Another critical issue is the possibility of non-compliance due to technical glitches or system errors at IRB’s end.
As the e-invoicing platform is new to both users and the government, businesses would appreciate a policy of non-penalisation under the Income Tax Act 1967 should such technical issues lead to non-compliance.
This would provide a sense of assurance during the transition and allow businesses to focus on adapting to the new system without fear of penalties for errors beyond their control.
Furthermore, taxpayers have expressed concerns over the frequent revisions to e-invoicing guidelines issued by IRB.
The constant updates have resulted in increased compliance costs, additional manpower requirements and operational disruptions.
A greater degree of certainty and stability in policy and guidelines would help alleviate these challenges, providing businesses with the clarity they need to comply efficiently.
Another area of concern is the security of confidential data.
Certain sensitive information must be disclosed as part of the e-invoicing process, and with the growing risk of cyber hacks and information leaks, businesses are rightly concerned.
It is imperative that the government ensures the highest standards of data security for the e-invoicing system, assuring businesses that their data will be protected.

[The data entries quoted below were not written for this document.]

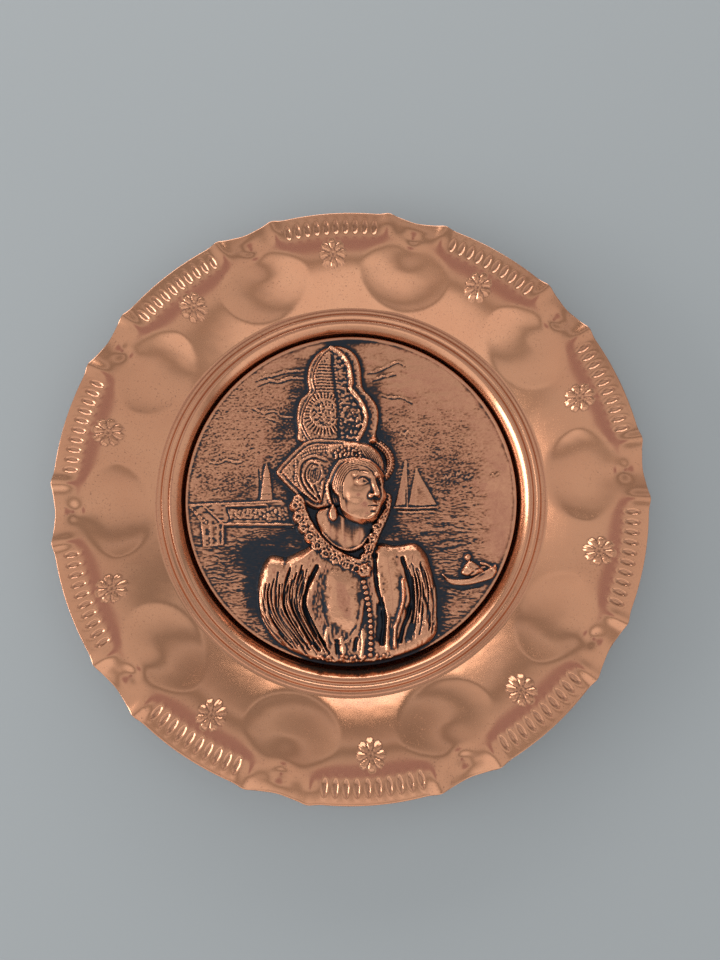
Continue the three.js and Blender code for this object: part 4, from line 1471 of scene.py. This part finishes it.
def make_camera():
    """Looks down from about a third of a metre, from the bottom side of the picture."""
    pivot = Vector((0.0, 0.0, MEDALLION_GROUND)) * MM
    shift = Vector(PICTURE_SEEN_AT) * MM
    seen = Matrix.Rotation(-CAMERA_TILT, 3, "X") @ Matrix.Rotation(CAMERA_TURN, 3, "Y")
    place = seen.transposed().to_4x4()
    place.translation = pivot - seen.transposed() @ shift
    data = bpy.data.cameras.new("camera")
    data.lens = CAMERA_LENS
    camera = bpy.data.objects.new("camera", data)
    camera.matrix_world = place
    bpy.context.scene.collection.objects.link(camera)
    bpy.context.scene.camera = camera


def make_stage():
    corners = [(x * FLOOR_HALF, y * FLOOR_HALF, 0) for x, y in ((-1, -1), (1, -1), (1, 1), (-1, 1))]
    floor = mesh_object("floor", corners, [np.array([[0, 1, 2, 3]])], smooth=False)
    material = bpy.data.materials.new("pale_floor")
    material.use_nodes = True
    shader = material.node_tree.nodes["Principled BSDF"]
    shader.inputs["Base Color"].default_value = FLOOR_COLOUR
    shader.inputs["Roughness"].default_value = 0.8
    floor.data.materials.append(material)


def soft_light(name, place, aim, size, watts):
    data = bpy.data.lights.new(name, "AREA")
    data.shape = "RECTANGLE"
    data.size, data.size_y = size
    data.energy = watts
    lamp = bpy.data.objects.new(name, data)
    lamp.location = place
    lamp.rotation_euler = (Vector(aim) - Vector(place)).to_track_quat("-Z", "Y").to_euler()
    bpy.context.scene.collection.objects.link(lamp)


def make_lights():
    """A low window beyond the picture's top, a dimmer one to the left, a bright wall opposite, and overhead
    the shaded patch of whoever looks down at the plate."""
    soft_light("window", (-0.3, 2.3, 0.55), (0, 0, 0), (3.6, 1.1), 38)
    soft_light("side_window", (-2.1, -0.2, 0.6), (0, 0, 0), (1.6, 0.7), 22)
    world = bpy.data.worlds.new("room")
    world.use_nodes = True
    nodes, links = world.node_tree.nodes, world.node_tree.links
    direction = nodes.new("ShaderNodeTexCoord").outputs["Generated"]
    turned = nodes.new("ShaderNodeVectorRotate")
    turned.rotation_type = "Z_AXIS"
    turned.inputs["Angle"].default_value = ROOM_TURN
    links.new(direction, turned.inputs["Vector"])
    split = nodes.new("ShaderNodeSeparateXYZ")
    links.new(turned.outputs["Vector"], split.inputs["Vector"])
    towards_window = nodes.new("ShaderNodeMapRange")
    towards_window.inputs["From Min"].default_value = -1.0
    links.new(split.outputs["Y"], towards_window.inputs["Value"])
    ramp = nodes.new("ShaderNodeValToRGB")
    elements = ramp.color_ramp.elements
    while len(elements) < len(ROOM_BANDS):
        elements.new(0.5)
    for element, (where, grey) in zip(elements, ROOM_BANDS):
        element.position = where
        element.color = (grey * 0.97, grey * 0.99, grey, 1)
    links.new(towards_window.outputs["Result"], ramp.inputs["Fac"])
    overhead = nodes.new("ShaderNodeVectorMath")
    overhead.operation = "DOT_PRODUCT"
    overhead.inputs[1].default_value = (0.0, 0.05, 0.999)
    links.new(direction, overhead.inputs[0])
    shaded = nodes.new("ShaderNodeMapRange")
    shaded.interpolation_type = "SMOOTHSTEP"
    shaded.inputs["From Min"].default_value = 0.962
    shaded.inputs["From Max"].default_value = 0.992
    links.new(overhead.outputs["Value"], shaded.inputs["Value"])
    wall = nodes.new("ShaderNodeMix")
    wall.data_type = "RGBA"
    wall.inputs[7].default_value = OVERHEAD_SHADE
    links.new(shaded.outputs["Result"], wall.inputs[0])
    links.new(ramp.outputs["Color"], wall.inputs[6])
    background = nodes["Background"]
    links.new(wall.outputs[2], background.inputs["Color"])
    background.inputs["Strength"].default_value = 1.0
    bpy.context.scene.world = world


make_camera()
make_stage()
make_lights()
bpy.context.scene.view_settings.view_transform = "Standard"

dish = make_dish()
# Painted shade for the rim's grooves and dents, kept as a value at each point
paint(dish, "groove_shade", rim_groove_shade)
bake_layout(dish, PLATE_RADIUS + 1)
medallion = make_medallion()
bake_layout(medallion, MEDALLION_RADIUS)

for piece, body, node, finish_slot, material in (
    (dish, "plate", "dish", "satin_copper", satin_copper()),
    (medallion, "plate", "relief_medallion", "patinated_copper", patinated_copper()),
    (make_solder(), "plate", "solder_pad", "solder", soft_solder()),
    (make_strap(), "plate", "hanger_strap", "strap_copper", strap_copper()),
    (make_ring(), "ring", "hanging_ring", "brass_wire", brass_wire()),
):
    piece.data.materials.append(material)
    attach(piece, body)
    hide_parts(node)

for node, material in (("backing_board", raw_hardboard()), ("mastic_bed", dried_mastic())):
    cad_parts[node].material_slots[0].material = material
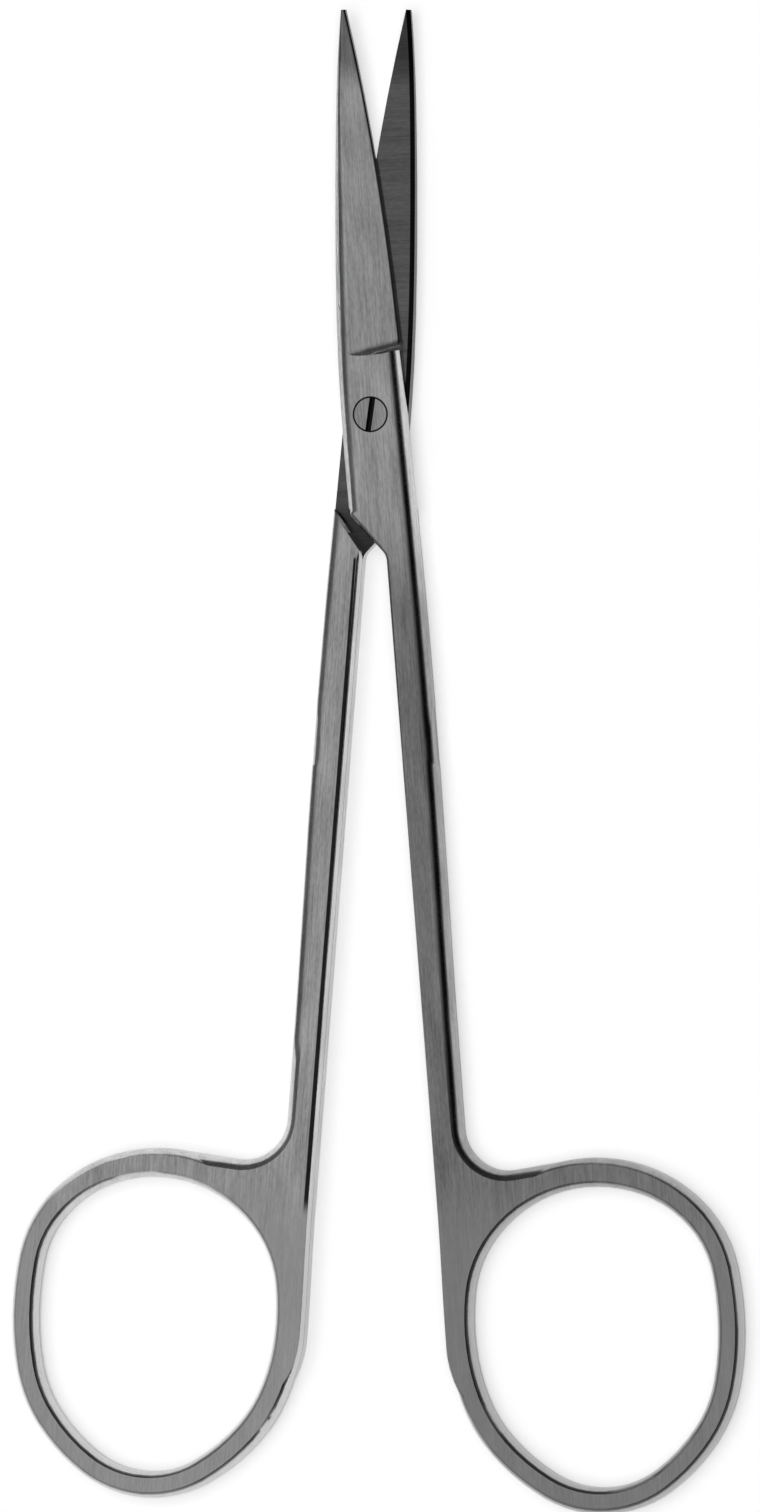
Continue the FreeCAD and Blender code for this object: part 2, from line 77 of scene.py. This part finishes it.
class SteelSettings(bpy.types.PropertyGroup):
    """Finish of the ground and turned steel, and the shade painted into its colour."""

    ground_color: FloatVectorProperty(
        name="Ground steel", description="Colour of the satin ground halves", subtype="COLOR",
        size=3, min=0.0, max=1.0, default=(0.74, 0.74, 0.745))
    screw_color: FloatVectorProperty(
        name="Screw steel", description="Colour of the turned screw", subtype="COLOR",
        size=3, min=0.0, max=1.0, default=(0.6, 0.6, 0.605))
    # Painted shade: the lap faces are darkened in the base colour, standing in for their darker reflection.
    lap_painted_shade: FloatProperty(
        name="Lap shade", description="Tone of the cross-ground lap faces against the outer faces",
        min=0.0, max=1.0, default=0.29)
    # Painted shade: the blade tips are darkened in the base colour, standing in for their darker reflection.
    tip_painted_shade: FloatProperty(
        name="Tip shade", description="Tone of the blade tips against the rest",
        min=0.0, max=1.0, default=0.5)
    ring_contrast: FloatProperty(
        name="Ring contrast",
        description="Difference in tone between the grinding lines on the rings against that on the shanks",
        min=0.0, max=1.0, default=0.35)
    # Painted shade: the front half's shank and ring are darkened in the base colour, standing in for their
    # darker reflections.
    front_shank_painted_shade: FloatProperty(
        name="Front shank shade", description="Tone of the front half's shank against its blade",
        min=0.0, max=1.0, default=0.55)
    front_ring_painted_shade: FloatProperty(
        name="Front ring shade", description="Tone of the front half's ring against its blade",
        min=0.0, max=1.0, default=0.68)
    # Painted shade: the back half's ring is darkened in the base colour, standing in for its darker
    # reflection.
    back_ring_painted_shade: FloatProperty(
        name="Back ring shade", description="Tone of the back half's ring against its shank",
        min=0.0, max=1.0, default=0.95)
    # Painted shade: the lap face beside the shoulder step is darkened where shade falls in the recess.
    shoulder_painted_shade: FloatProperty(
        name="Shoulder shade", description="Tone of the lap face beside the shoulder against the blade's",
        min=0.0, max=1.0, default=0.35)
    # Painted shade: narrow dark lines along the cutting edges, the shank's inner edge and the spine, standing
    # in for shadows and dark reflections.
    edge_painted_shade: FloatProperty(
        name="Edge shade", description="Tone of the narrow lines along the edges", min=0.0, max=1.0,
        default=0.05)
    # Painted shade: thin dark lines where the rings' flats turn into their roundings, standing in for dark
    # reflections.
    ring_line_painted_shade: FloatProperty(
        name="Ring line shade", description="Tone of the thin lines along the rings' flats",
        min=0.0, max=1.0, default=0.35)
    # Painted shade: the screw's slot and the gap round its head are darkened where shade falls.
    gap_painted_shade: FloatProperty(
        name="Gap shade", description="Tone in the screw's slot and round its head", min=0.0, max=1.0,
        default=0.03)
    roughness: FloatProperty(
        name="Roughness", description="Mean roughness of the ground steel", min=0.05, max=1.0, default=0.2)
    scratch_spacing: FloatProperty(
        name="Scratch spacing", description="Distance between the grinding lines", subtype="DISTANCE",
        unit="LENGTH", min=0.00002, max=0.001, default=0.00011)
    scratch_depth: FloatProperty(
        name="Scratch depth", description="Depth of the grinding lines", subtype="DISTANCE",
        unit="LENGTH", min=0.0, max=0.0001, default=0.000004)
    scratch_contrast: FloatProperty(
        name="Scratch contrast", description="Difference in tone between the grinding lines",
        min=0.0, max=2.0, default=0.7)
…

Malaysia’s e-invoicing journey is still in its early stages, but the advantages of this transformation are already obvious.
From increased compliance and transparency to streamlined tax audits and improved operational efficiency, e-invoicing holds the potential to reshape the national tax landscape so that Malaysia can progress as a nation fit for the future.
Ng Wei Wei is a partner and e-invoicing leader at KPMG in Malaysia. The views expressed here are the writer’s own.